**TASK PROMPT:** Repeat, exactly as written, every line from the one holding "Reconstruct the object" through the one holding "wasm.setup();". Leave out all other lines.

**SOURCE RECORDS:**
— BEGIN —

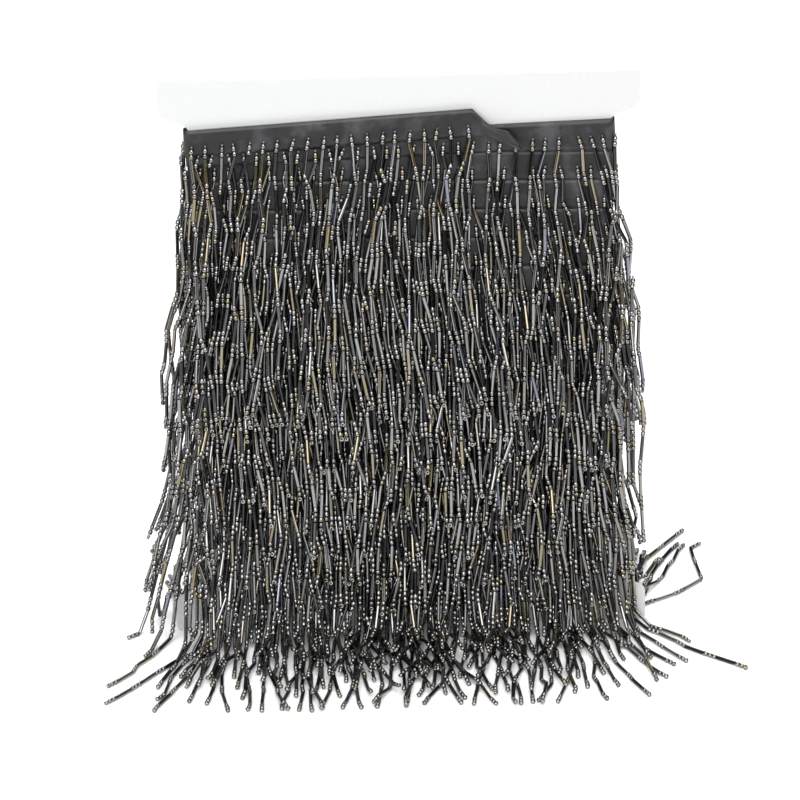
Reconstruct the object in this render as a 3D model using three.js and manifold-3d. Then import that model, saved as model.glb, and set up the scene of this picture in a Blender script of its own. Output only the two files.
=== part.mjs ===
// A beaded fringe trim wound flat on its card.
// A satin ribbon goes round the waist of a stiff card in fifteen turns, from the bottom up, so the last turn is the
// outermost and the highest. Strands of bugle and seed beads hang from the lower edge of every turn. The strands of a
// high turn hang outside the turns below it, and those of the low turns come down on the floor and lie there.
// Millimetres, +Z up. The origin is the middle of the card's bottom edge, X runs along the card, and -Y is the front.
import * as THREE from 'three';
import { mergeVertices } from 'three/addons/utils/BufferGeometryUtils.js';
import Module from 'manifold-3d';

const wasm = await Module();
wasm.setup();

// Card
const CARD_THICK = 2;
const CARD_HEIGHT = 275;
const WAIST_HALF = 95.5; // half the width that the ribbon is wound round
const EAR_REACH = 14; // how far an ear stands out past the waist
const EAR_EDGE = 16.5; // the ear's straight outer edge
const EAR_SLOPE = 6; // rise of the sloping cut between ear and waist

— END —
— BEGIN —

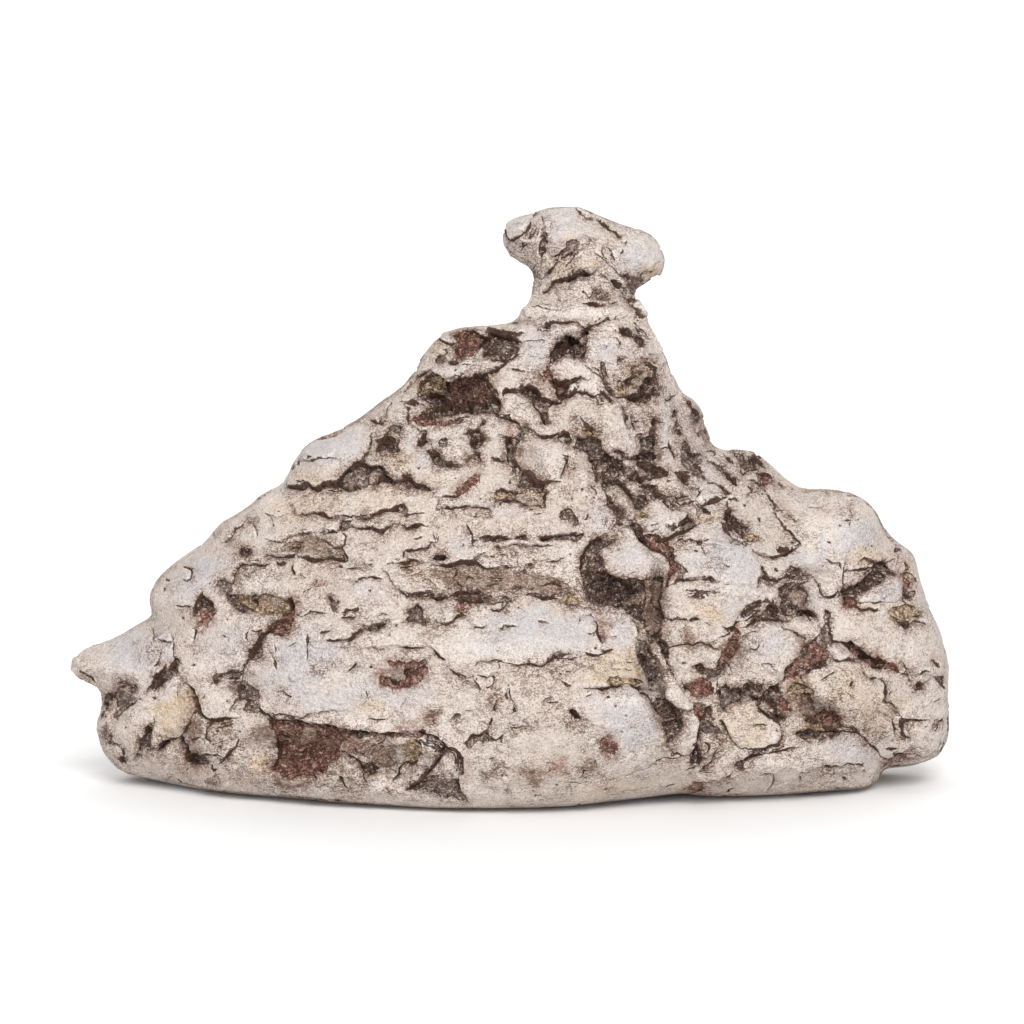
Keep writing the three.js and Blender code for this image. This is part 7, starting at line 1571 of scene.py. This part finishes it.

— END —
— BEGIN —

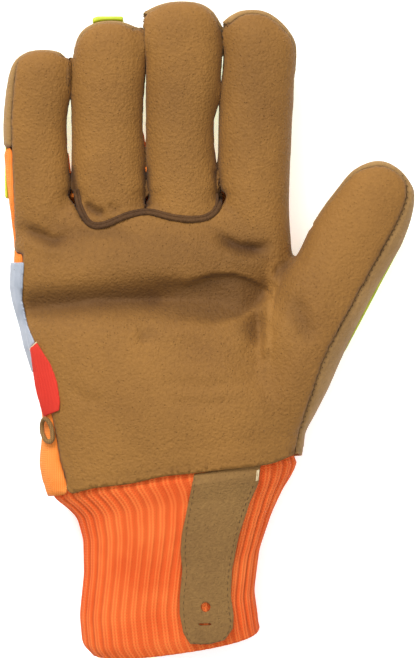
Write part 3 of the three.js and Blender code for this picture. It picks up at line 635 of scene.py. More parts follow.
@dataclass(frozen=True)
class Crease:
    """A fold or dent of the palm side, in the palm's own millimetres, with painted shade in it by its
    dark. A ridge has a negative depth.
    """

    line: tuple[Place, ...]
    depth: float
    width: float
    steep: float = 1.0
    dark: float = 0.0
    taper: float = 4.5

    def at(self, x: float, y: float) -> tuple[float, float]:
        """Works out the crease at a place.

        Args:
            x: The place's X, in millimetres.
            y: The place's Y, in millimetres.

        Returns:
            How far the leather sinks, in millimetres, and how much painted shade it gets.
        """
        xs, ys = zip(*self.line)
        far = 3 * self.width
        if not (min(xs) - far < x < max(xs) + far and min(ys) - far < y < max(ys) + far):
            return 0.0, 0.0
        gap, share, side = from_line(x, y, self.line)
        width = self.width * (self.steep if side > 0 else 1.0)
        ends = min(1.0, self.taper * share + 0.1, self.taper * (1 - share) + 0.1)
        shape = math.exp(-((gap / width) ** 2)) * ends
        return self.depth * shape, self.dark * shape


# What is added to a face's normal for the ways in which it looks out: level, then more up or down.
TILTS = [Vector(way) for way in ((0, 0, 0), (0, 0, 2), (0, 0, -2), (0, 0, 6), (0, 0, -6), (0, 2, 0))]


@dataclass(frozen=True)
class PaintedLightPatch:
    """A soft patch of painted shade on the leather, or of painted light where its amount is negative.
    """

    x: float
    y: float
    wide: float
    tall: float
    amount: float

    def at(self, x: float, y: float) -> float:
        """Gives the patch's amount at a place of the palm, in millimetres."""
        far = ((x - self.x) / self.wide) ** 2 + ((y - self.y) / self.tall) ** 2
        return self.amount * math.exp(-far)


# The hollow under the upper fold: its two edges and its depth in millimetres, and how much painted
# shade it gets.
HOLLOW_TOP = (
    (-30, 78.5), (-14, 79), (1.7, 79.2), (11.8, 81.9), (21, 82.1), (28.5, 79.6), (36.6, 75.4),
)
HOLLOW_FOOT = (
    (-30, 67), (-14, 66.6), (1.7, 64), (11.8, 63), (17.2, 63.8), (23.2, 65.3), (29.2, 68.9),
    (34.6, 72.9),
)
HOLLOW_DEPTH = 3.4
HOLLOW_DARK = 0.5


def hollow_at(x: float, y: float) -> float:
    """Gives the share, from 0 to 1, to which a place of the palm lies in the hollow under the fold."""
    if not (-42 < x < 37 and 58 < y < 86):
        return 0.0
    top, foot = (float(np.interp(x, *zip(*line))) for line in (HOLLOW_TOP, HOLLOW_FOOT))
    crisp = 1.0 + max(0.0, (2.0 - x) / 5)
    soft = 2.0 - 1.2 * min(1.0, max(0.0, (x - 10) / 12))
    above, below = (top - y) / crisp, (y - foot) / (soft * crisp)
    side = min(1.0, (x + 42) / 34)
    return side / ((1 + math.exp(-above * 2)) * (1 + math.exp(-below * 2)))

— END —

**TASK RESULT:**
Reconstruct the object in this render as a 3D model using three.js and manifold-3d. Then import that model, saved as model.glb, and set up the scene of this picture in a Blender script of its own. Output only the two files.
=== part.mjs ===
// A beaded fringe trim wound flat on its card.
// A satin ribbon goes round the waist of a stiff card in fifteen turns, from the bottom up, so the last turn is the
// outermost and the highest. Strands of bugle and seed beads hang from the lower edge of every turn. The strands of a
// high turn hang outside the turns below it, and those of the low turns come down on the floor and lie there.
// Millimetres, +Z up. The origin is the middle of the card's bottom edge, X runs along the card, and -Y is the front.
import * as THREE from 'three';
import { mergeVertices } from 'three/addons/utils/BufferGeometryUtils.js';
import Module from 'manifold-3d';

const wasm = await Module();
wasm.setup();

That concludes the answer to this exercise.